My camel, I think Jimi Hendrix was his name - they were all named either Jimi Hendrix or Bob Marley, was pleasant enough. He lowered himself obediently, and I climbed on and we were off. Paulette was in front of me, and Ben was behind me. The camel saddle has an interesting attribute that I've never noticed on a horse saddle, maybe it's because the camel lowers and raises himself - very different from mounting a horse. My eyes struggled to take in the scenery. It's as if I couldn't physically see everything at once. Too much to possibly take in with mere human eyes. The sun was setting, and we were all glad to be taking the sunset ride rather than the sunrise ride. The weather was perfect, the group was in excellent spirits, it was all quite perfect. We left our camels and climbed a sand dune, and stood around, reduced to few words - unusual for our group. Youssef, Paulette's and my camel handler, buried me in warm sand up to my waist. The sun sank behind the dunes slowly, and photo and video opps presented themselves, and we just stared at where we were, and marveled over what we were doing.
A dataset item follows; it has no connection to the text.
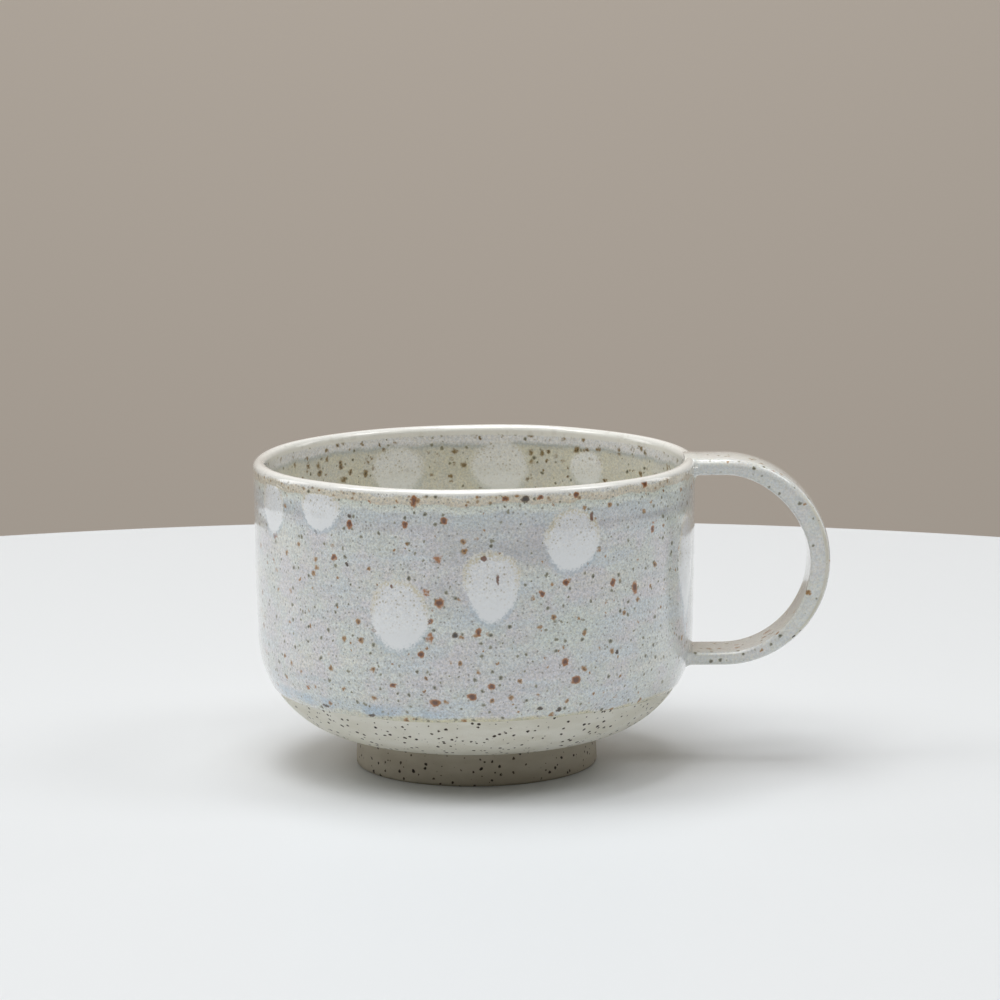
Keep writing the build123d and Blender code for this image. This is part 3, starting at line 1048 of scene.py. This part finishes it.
@dataclass(frozen=True)
class Handle:
    """The glazed strap, bent into a half round and luted to the wall (millimetres)."""

    form: ThrownForm
    root_x: float = 45.5
    bend_x: float = 54.0
    bend_radius: float = 21.5
    width_slack: float = 0.12
    outer_edge: float = 1.55
    inner_edge: float = 0.85
    top_thickness: float = 3.5
    side_thickness: float = 4.35
    low_thickness: float = 2.9
    shoulder: float = 0.55
    flare: float = 1.5
    flare_strength: float = 0.8
    top_flare: float = 0.15  # the share of the flare left on top, where the strap meets the lip
    crown: float = 0.22  # how much the outer face swells in the middle
    under_crown: float = 0.1
    flat_steps: int = 8
    corner_steps: int = 6
    even_start: float = 0.085
    even_steps: int = 150
    breath: float = 0.12  # how much the half width changes along the strap
    breath_turns: float = 1.3
    breath_start: float = 0.4

    def side_view(self, share: float, low: Vector, high: Vector) -> tuple[Vector, Vector, float]:
        """Where the strap's middle is, along its length.

        Args:
            share: how far along the strap, from nought at the lip to one at the belly.
            low: lowest corner of the coat's box.
            high: highest corner of the coat's box.

        Returns:
            The middle, the direction across the strap's thickness, and half that thickness.
        """
        straight = self.bend_x - self.root_x
        half_rise = (high.z - low.z) / 2
        middle_z = (high.z + low.z) / 2
        arc_length = math.pi * self.bend_radius
        run = share * (2 * straight + arc_length)
        if run < straight:
            outer = Vector((self.root_x + run, 0, high.z))
            inner = outer - Vector((0, 0, self.top_thickness))
        elif run > straight + arc_length:
            outer = Vector((self.bend_x - (run - straight - arc_length), 0, low.z))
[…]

Finally, some of us ran down the dunes to the waiting camels, some slid, some walked, we all came down in one way or another.

When we returned, and walked from the camels resting place to Tombouctou, we gathered our things from the lobby and started to our rooms. I had room 11, a single, for the night, and Eddie and Daniel had room 12 right beside me. We couldn't find our rooms at first because they were the only two rooms that were not included on the signs. So we decided to go for the numbers that were at least close to ours. The entrance to the hallways was fanciful and we were fairly enchanted right away. However, when we entered, it was so dark that we couldn't find our way at all. Eddie and I went ahead, feeling the walls to try and find a light switch, but to no avail. We were walking carefully, and climbed a couple of stairs which Daniel couldn't see as he was a distance behind us. He said, "Oh, my god, it's so dark, it looks like you guys are floating above me." We found our dreamy rooms, turned on the air immediately, and started the settling-in process.

Later, we went to dinner - the most succulent, incredibly sweet apricots that have ever passed my lips . . . We were in an incredible setting, the desert beyond us, and great conversations, including a particularly memorable bit of talk about movies with Eddie and Youness, this stands out as one of my favorite dinners of the entire trip. Afterwards, as we all lounged around savoring the atmosphere, company, and drinks, the drummers came. Everyone took turns drumming, but I just wanted to listen and savor, so I lay on one of the benches off to the side and stared at the stars and, okay, sublime may be the right word for those particular moments.

Later, after everyone had gone to bed, I took a walk out to where the camels were resting. The beauty is almost too ephemeral to hang on to, much less describe. Looking up at the milky way, and seeing the desert meet the sky, the camels here and there - I think I'll struggle my entire life to keep that image accessible, and not to let it diminish with passing time. Even now, I can't write about it without getting teary.

Later that evening . . . soon to be sobered up from the intoxicating desert experience, I was lying in bed reading with my door unlocked when Eddie burst into the room dressed for bed. He raised his arms to the air conditioner and said, "Yes! it's cool in here!" Daniel, also dressed for bed, followed and I invited them to climb into the spare bed in my room. (I didn't realize that the beds were two different sizes and poor Eddie and Daniel shared the double, while just I was in the queen.) They tried to have their air conditioner fixed, but to no avail that evening. We spent the first night in Merzouga roomies: Daniel chatting in his sleep, me - restless, going out for a later-night walk, Eddie sleeping without moving a muscle. My restlessness began that night in Merzouga and hasn't quieted since.

Now, watching one of the world cup games the next day in the warm, sultry tv room after an extraordinary experience on the 4 x 4s in the desert was an excellent afternoon as well. Both those things would have been fabulous on their own merits just because we all had so much fun. The singing of "Buffalo Soldier" with Sherri, Eddie, Joel, Youness, and our awesome driver at top volume while jumping over sand dunes was perfection, and watching the match with everyone sprawled around talking smack was so completely comfortable and yummy - and was sort of the icing on the Merzouga cake.

I'm not going to say Merzouga was magical, because that seems too easy. Also, it doesn't quite work - there's so much more. Maybe it's where we all were, physically and emotionally, that made it so incredible. Whatever aligned to make it what it was, memories of Merzouga conjures something in me that I hope never goes away.